10 of the best Surrey gins

PUBLISHED: 16:12 05 April 2018 | UPDATED: 09:31 06 April 2018

Bob Fowkes, co-founder and marketing director of Brockmans Gin enjoys a glass. Photo by Jamie B Mabilat

Bob Fowkes, co-founder and marketing director of Brockmans Gin enjoys a glass. Photo by Jamie B Mabilat

@2012 Jamie B.Mabilat

As Guildford hosts its gin festival in April 2018, Duncan Hall investigates the distillers, small batch producers and brands which call Surrey home

Silent Pool

In May 2018, Albury-based Silent Pool is sponsoring a garden at the RHS Chelsea Flower Show. The 10m by 10m garden, by Wonersh-based NealeRichards Garden Design, will reflect the waters of the titular Silent Pool, whose springs supply the distillery.
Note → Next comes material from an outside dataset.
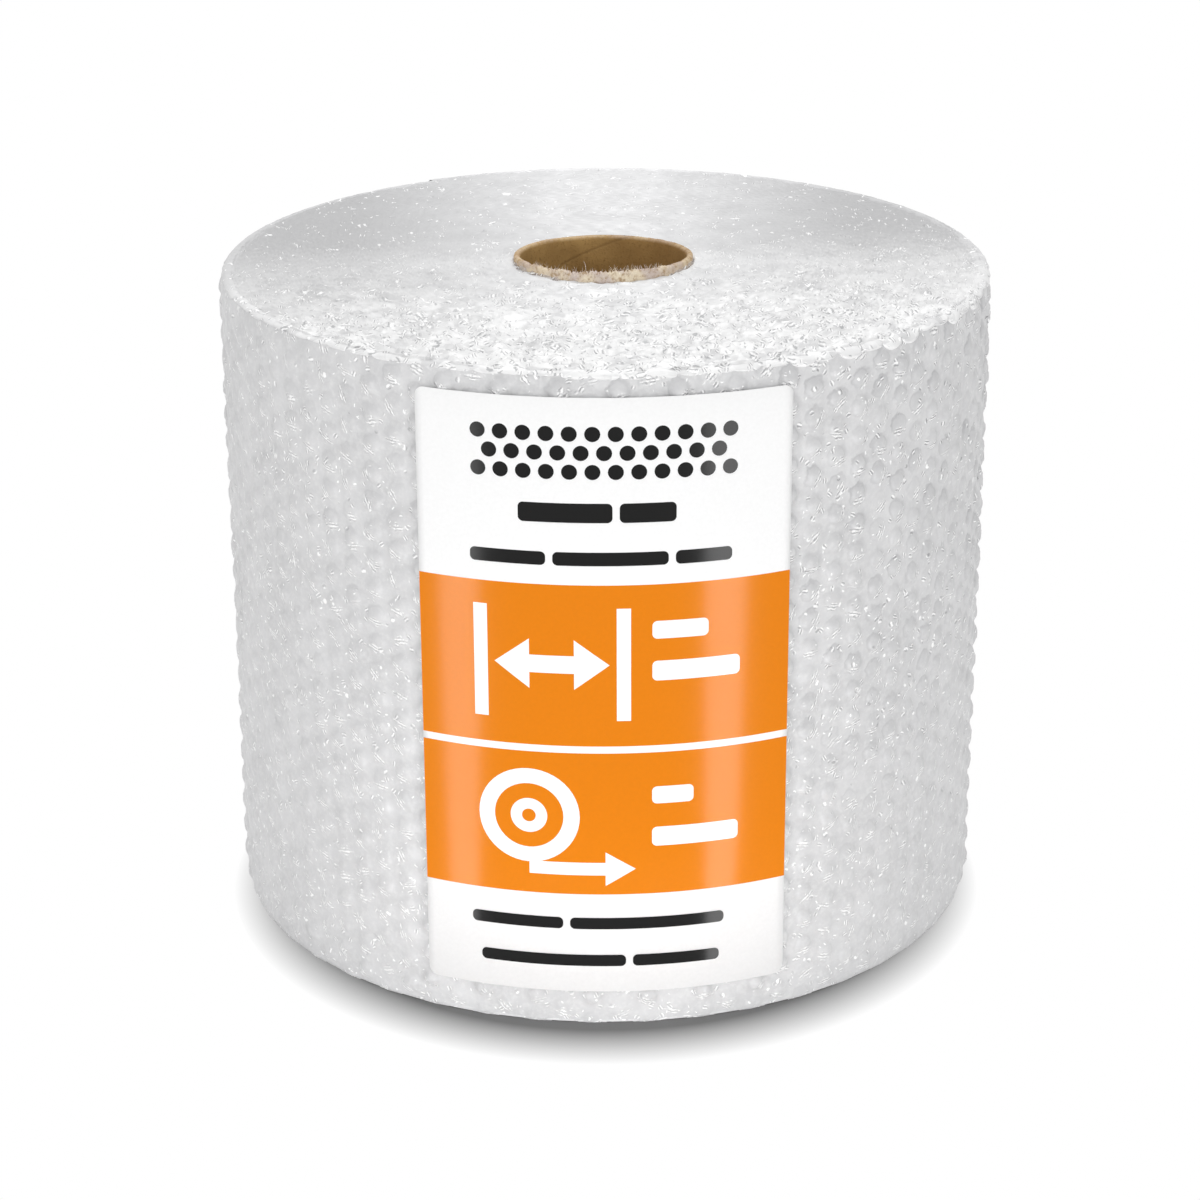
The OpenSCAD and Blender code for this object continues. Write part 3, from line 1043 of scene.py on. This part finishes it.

Planting will echo the blue and copper colours of the gin bottle and feature some of the 24 botanicals used such as angelica, orris, lavender and roses. “David [Neale] came to us with his ideas and captured our imagination immediately,” says Ian McCulloch founding partner of Silent Pool. “We set out to try and capture the Surrey Hills in a bottle and he’s looking to recreate that same magic at Chelsea.”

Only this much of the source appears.